I will counter that with another headline, and a reminder: “Hacker Steve Lord says Windows Phone is the ‘hardest nut to crack'”
Intel would like to return to growth in 2016
And, I’m sure investors would like that too. But Intel has been hampered by the same market forces that have dogged Microsoft and the PC market, and for the same reasons: Consumers and businesses alike are turning to mobile devices that aren’t based on these companies’ technologies. Perhaps not surprisingly, then, Intel’s modest growth projections for 2016 rely not on the renewed strength of the PC market but rather on chips that power cloud data centers. And on that note, it’s pretty clear that the cloud is Intel’s future too.
“Microsoft’s Surface Pro 4 has a slightly better screen than the iPad Pro”
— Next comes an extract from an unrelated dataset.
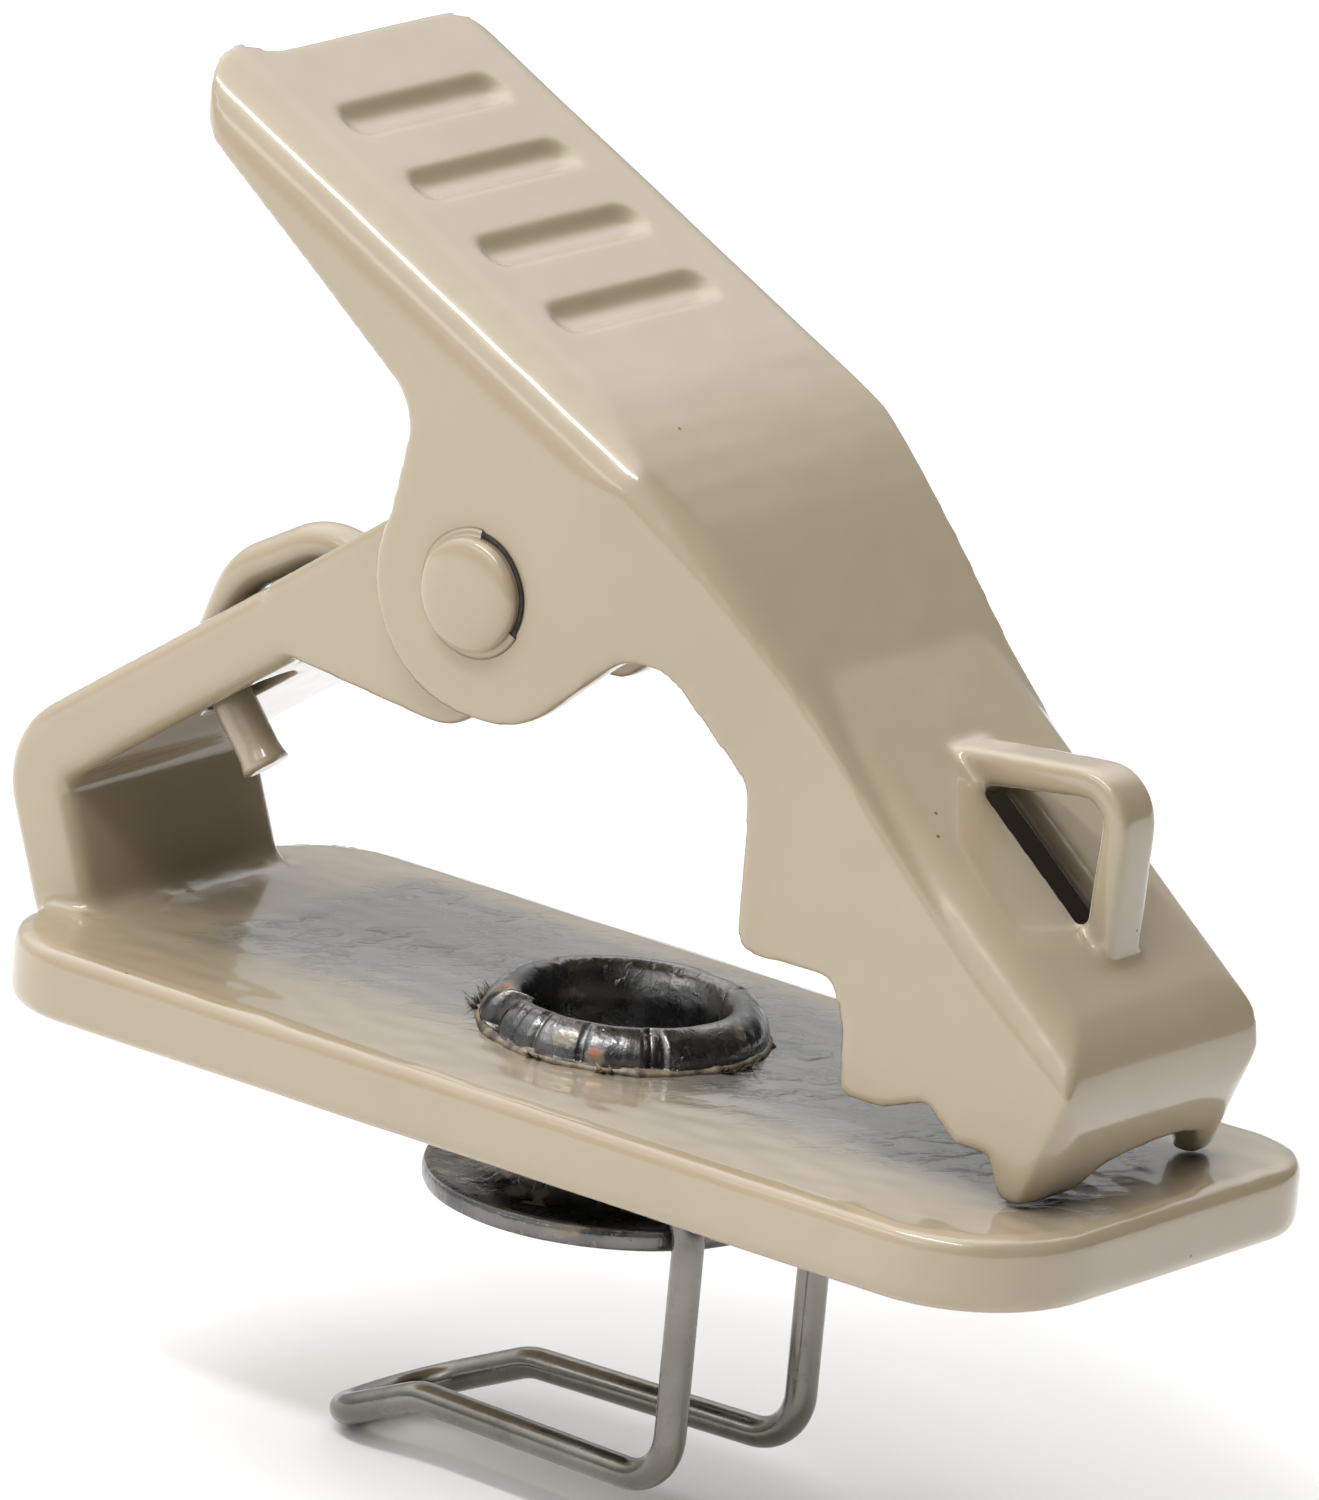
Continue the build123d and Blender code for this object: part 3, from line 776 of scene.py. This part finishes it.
def studio_sky():
    """A light tent: brightest overhead, dim towards +X, slightly dim on both sides."""
    world = bpy.data.worlds.new("studio")
    bpy.context.scene.world = world
    world.use_nodes = True
    tree = world.node_tree
    direction = tree.nodes.new("ShaderNodeTexCoord").outputs["Generated"]
    level = None
    for axis, low, high, at_low, at_high in SKY:
        facing = tree.nodes.new("ShaderNodeVectorMath")
        facing.operation = "DOT_PRODUCT"
        facing.inputs[1].default_value = axis
        tree.links.new(direction, facing.inputs[0])
        band = tree.nodes.new("ShaderNodeMapRange")
        band.interpolation_type = "SMOOTHSTEP"
        band.inputs["From Min"].default_value = low
        band.inputs["From Max"].default_value = high
        band.inputs["To Min"].default_value = at_low
        band.inputs["To Max"].default_value = at_high
        tree.links.new(facing.outputs["Value"], band.inputs["Value"])
        if level is None:
            level = band.outputs["Result"]
        else:
            product = tree.nodes.new("ShaderNodeMath")
            product.operation = "MULTIPLY"
            tree.links.new(level, product.inputs[0])
            tree.links.new(band.outputs["Result"], product.inputs[1])
            level = product.outputs["Value"]
    background = tree.nodes["Background"]
    background.inputs["Color"].default_value = (1.0, 1.0, 1.0, 1.0)
    tree.links.new(level, background.inputs["Strength"])


def surroundings():
    """Pale floor, light tent and two strip lights."""
    bm = bmesh.new()
    bmesh.ops.create_grid(bm, x_segments=8, y_segments=8, size=3.0)
    mesh = bpy.data.meshes.new("floor")
    bm.to_mesh(mesh)
    bm.free()
    floor = bpy.data.objects.new("floor", mesh)
    floor.location.z = FLOOR_Z * MM
    mesh.materials.append(floor_paint("floor_look"))
    bpy.context.scene.collection.objects.link(floor)
    studio_sky()
    soft_light("fold_light", (-0.014, -0.165, 0.286), (0.26, 0.025), 0.42)
    soft_light("side_light", (-0.09, -0.28, 0.17), (0.22, 0.04), 0.07)
    bpy.context.scene.view_settings.view_transform = "Standard"


lower_jaw()
upper_jaw()
hinge_rivet()
torsion_spring()
eyelet()
torn_enamel_ring()
mic_cradle()
surroundings()
camera()

bpy.context.view_layer.update()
Allow me to re-write this headline as it would have been written had the reverse been true: “iPad Pro has a better screen than Microsoft’s Surface Pro 4” You know it’s true.
Yahoo is worth less than Alibaba, and in more ways than one
As you may be aware, an investment in China-based e-retailer Alibaba is probably the only reason Yahoo is alive today. But Yahoo’s CEO Marissa Mayer has been planning to sell off Yahoo’s 15 percent ownership of Alibaba so the firm can focus on its core business of … whatever the heck it is Yahoo does. Not so fast, an investor group argued in an open letter this week: Instead, Yahoo should sell its core business and keep its stake in Alibaba. “We believe selling the Core Business now is the best outcome for Yahoo shareholders,” the letter notes. “We urge you to change direction and do the right thing for shareholders.” I couldn’t agree more. And I don’t understand the point of Yahoo at all. Nor the attention Marissa Mayers receives.
“The iPad Pro is great, but the Microsoft Surface Pro 4 is better for most people”
That’s more like it. But … is it really “great”? Or is it really just an Apple product?